Hi. I want an advice. My mentor said to change the ways i feed the cnn outputs to CTC. He said :- For each of the 100 timestamps of CTC, feed three spatial coumns from CNN ouputs, instead of 1 so that each CTC timestamp sees three spatial neighboring columns instead of one. I think CTC accepts the whole CNN ouputs. Is slicing can be done to cnn outputs to feed to CTC? What’d you guys think?

Aggregation was made once after the cnn before passing to dense layer.

Hi Stannis,
My input size is 64, 1, 32, 100

Let say by increasing padding and decreasing kernel size to 2 from 3, uplift my dinesions to 64, 1, 64, 128. and then doing adaptive avg pooling with kernel size(256, 256). Will this be alright?

Also Why did you multilpy ypur spatial dimesnsions before feeding to pooling. Cant it be done without multiplying?

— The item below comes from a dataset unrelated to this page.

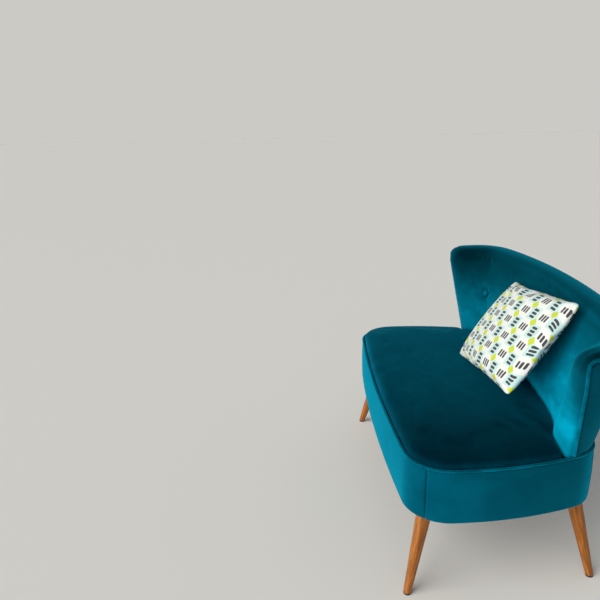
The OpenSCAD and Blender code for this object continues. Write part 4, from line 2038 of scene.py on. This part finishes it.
        # Beyond the first and the last mark the way goes on at the same rate.
        marks = np.array([2 * marks[0] - marks[1], *marks, 2 * marks[-1] - marks[-2]])
        ways = np.array([2 * ways[0] - ways[1], *ways, 2 * ways[-1] - ways[-2]])
        return np.interp(place, marks, ways) - np.interp(0.0, marks, ways)

    def settle(self, cushion: bpy.types.Object) -> None:
        """Presses the cushion clear of the seat and the back that it rests on.

        Args:
            cushion: the cushion, in its place.
        """
        near = tree_of("seat_pad", "back_pad")
        points = points_of(cushion)
        for i, p in enumerate(points):
            spot, normal, _, _ = near.find_nearest(Vector(p), 30 * MM)
            if spot is None:
                continue
            room = (Vector(p) - spot).dot(normal)
            if room < self.clear:
                points[i] += np.array(normal) * (self.clear - room)
        move_points(cushion, points)


# Studio


@dataclass
class Studio:
    """A plain pale floor, soft lamps and the camera at the photograph's angle.

    Attributes:
        floor: colour of the floor.
        floor_w: its width.
        beyond: colour of what is behind it, which is how that floor looks when lit.
        sky: colour of the even light from all sides.
        sky_power: strength of that light.
        aim_h: height of the point that the lamps face.
        sensor_mm: width of the camera's sensor.
        focal_px: the camera's focal length in pixels of the picture.
        width_px: the picture's width.
        eye: the camera's place.
        bearing: angle by which it looks away from -X towards +Y, in degrees.
        pitch: angle by which it looks down, in degrees.
        roll: angle by which it leans, in degrees.
    """

    floor: str = "#F4F2EE"
    floor_w: float = 60.0
    beyond: str = "#CCCAC5"
    sky: str = "#F4F6F8"
    sky_power: float = 0.2
    aim_h: float = 0.45
    sensor_mm: float = 36.0
    focal_px: float = 615.55
    width_px: float = 600.0
    eye: tuple[float, float, float] = (1.90304, -0.60888, 1.3)
    bearing: float = 1.36
    pitch: float = 17.1
    roll: float = -1.24

    def build(self) -> None:
        """Sets up the floor, the lamps and the camera."""
        self.add_floor()
        self.add_world()
        self.add_lamp("window", (1.6, -2.9, 1.8), 60.0, 3.4, "#FFFDF8")
        self.add_lamp("room", (2.6, -1.4, 2.0), 80.0, 0.5, "#FFFFFF")
        self.add_lamp("behind", (-0.8, 3.4, 2.2), 60.0, 0.1, "#F6FAFF")
        self.add_camera()
        bpy.context.scene.view_settings.view_transform = "Standard"

    def add_floor(self) -> None:
        """Lays the floor, which isn't part of the sofa."""
        floor = primitive(bpy.ops.mesh.primitive_plane_add, "floor", size=self.floor_w)
        s = Shader("matt studio floor")
        floor.data.materials.append(s.finish({"Base Color": srgb(self.floor), "Roughness": 0.9}))

    def add_world(self) -> None:
        """Lights the scene evenly, and shows the floor's colour behind it."""
        s = Shader("studio", bpy.data.worlds)
        bpy.context.scene.world = s.owner
        light = s.tree.nodes["Background"]
        s.join(light.inputs["Color"], srgb(self.sky))
        s.join(light.inputs["Strength"], self.sky_power)
        shown = s.add("Background", inputs={"Color": srgb(self.beyond)})
        seen = s.add("LightPath").outputs["Is Camera Ray"]
        mix = s.add("MixShader", inputs=[seen, light, shown])
        s.join(s.tree.nodes["World Output"].inputs["Surface"], mix)

    def add_lamp(
        self, name: str, place: tuple[float, float, float], width: float, power: float, tint: str
    ) -> None:
        """Hangs one wide soft lamp far off, so that it lights the floor evenly.

        Args:
            name: the lamp's name.
            place: a point in the direction that its light comes from.
            width: the angle that the lamp fills, in degrees.
            power: its strength.
            tint: its colour.
        """
        lamp = bpy.data.lights.new(name, "SUN")
        lamp.angle = math.radians(width)
        lamp.energy = power
        lamp.color = srgb(tint)[:3]
        obj = bpy.data.objects.new(name, lamp)
        bpy.context.scene.collection.objects.link(obj)
        obj.location = place
        aim = Vector((0, 0, self.aim_h)) - Vector(place)
        obj.rotation_euler = aim.to_track_quat("-Z", "Y").to_euler()

    def add_camera(self) -> None:
        """Puts the camera where the photograph was taken from."""
        camera = bpy.data.cameras.new("camera")
        camera.sensor_width = self.sensor_mm
        camera.lens = self.focal_px / self.width_px * camera.sensor_width
        obj = bpy.data.objects.new("camera", camera)
        bpy.context.scene.collection.objects.link(obj)
        turn, down, lean = (math.radians(a) for a in (self.bearing, self.pitch, self.roll))
        ahead = Vector((-math.cos(turn) * math.cos(down), math.sin(turn) * math.cos(down), -math.sin(down)))
        right = ahead.cross(Vector((0, 0, 1))).normalized()
        up = right.cross(ahead)
        leaned_right = math.cos(lean) * right + math.sin(lean) * up
        leaned_up = -math.sin(lean) * right + math.cos(lean) * up
        pose = Matrix.Identity(4)
        for k, axis in enumerate((leaned_right, leaned_up, -ahead)):
            pose.col[k] = (*axis, 0.0)
        pose.col[3] = (*self.eye, 1.0)
        obj.matrix_world = pose
        bpy.context.scene.camera = obj


def main() -> None:
    """Builds every piece of the sofa and the studio round it."""
    logging.basicConfig(level=logging.INFO, format="%(name)s: %(message)s")
    # Each piece takes its own lighter or darker copy of the velvet, partly for the way its pile lies and
    # partly as painted light and shade.
    seat = Velvet(
        "velvet, pile towards the front, with painted shade",
        "#003A50",
        "#005870",
        bloom_weight=0.25,
        brush_depth=1.0,
        painted_top_shade=0.38,
        painted_shading=(PaintedShading((1, 0, 0), 0.0, 0.45, 0.45),),
    ).build()
    back = Velvet(
        "velvet, pile upwards, with painted shading",
        "#00485A",
        "#006E86",
        bloom_weight=0.55,
        brush_depth=0.8,
        painted_top_shade=0.3,
        painted_shading=(
            PaintedShading((0, 0, 1), 0.52, 0.74, 0.13),
            PaintedShading((1, 0, 0), -0.4, 0.3, 2.8),
            PaintedShading((1, 0, 0), 0.52, 0.57, 0.5),
        ),
    ).build()
    border = Velvet(
        "velvet, pile downwards, with painted light and shade",
        "#004054",
        "#005E76",
        bloom_weight=1.0,
        brush_mm=556.0,
        painted_shading=(PaintedShading((1, 0, 0), 0.4, 0.5, 0.8), PaintedShading((0, 1, 0), -0.22, 0.25, 0.35)),
    ).build()
    panel = Velvet("velvet, pile upwards, with painted shading, stretched", "#002A38", "#003F50").build()
    piping = Velvet("velvet cut on the bias", "#003F50", "#006C86", bloom_weight=0.9, brush_mm=83.3).build()
    knob = Velvet(
        "velvet stretched over a button", "#00485A", "#007088", bloom_weight=0.9, brush_mm=33.3
    ).build()
    steel = ZincSteel().build()
    nylon = MouldedNylon().build()
    Studio().build()
    SeatCover(seat).build()
    BackCover(back).build()
    SeatBorder(border).build()
    Piping(piping).build()
    OuterPanel(panel).build()
    CoveredButton(knob).build()
    for corner in Corner:
        Leg(corner, steel, nylon).build()
    Staples(steel).build()
    LooseCushion(PrintedCotton().build()).build()
    repaint("dust_cover", BondedCloth().build())
    # The frame's felt is kept dark so that where it shows between the covers it is painted shade.
    repaint("seat_frame", FeltedFrameDarkAsShade().build())


if __name__ == "__main__":
    main()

Hello there, the model flow could be presented as follows:

CNN → multiply → pooling → linear → log_softmax

Speaking about multiplying: referring to the docs (link), pooling input could be 4d or 3d, but hence the ctc loss input has to be 3D, its better to first multiply dimensions, and then apply pooling to them - thus the relatively rough multiplication operation will be ‘smoothed’ by pooling.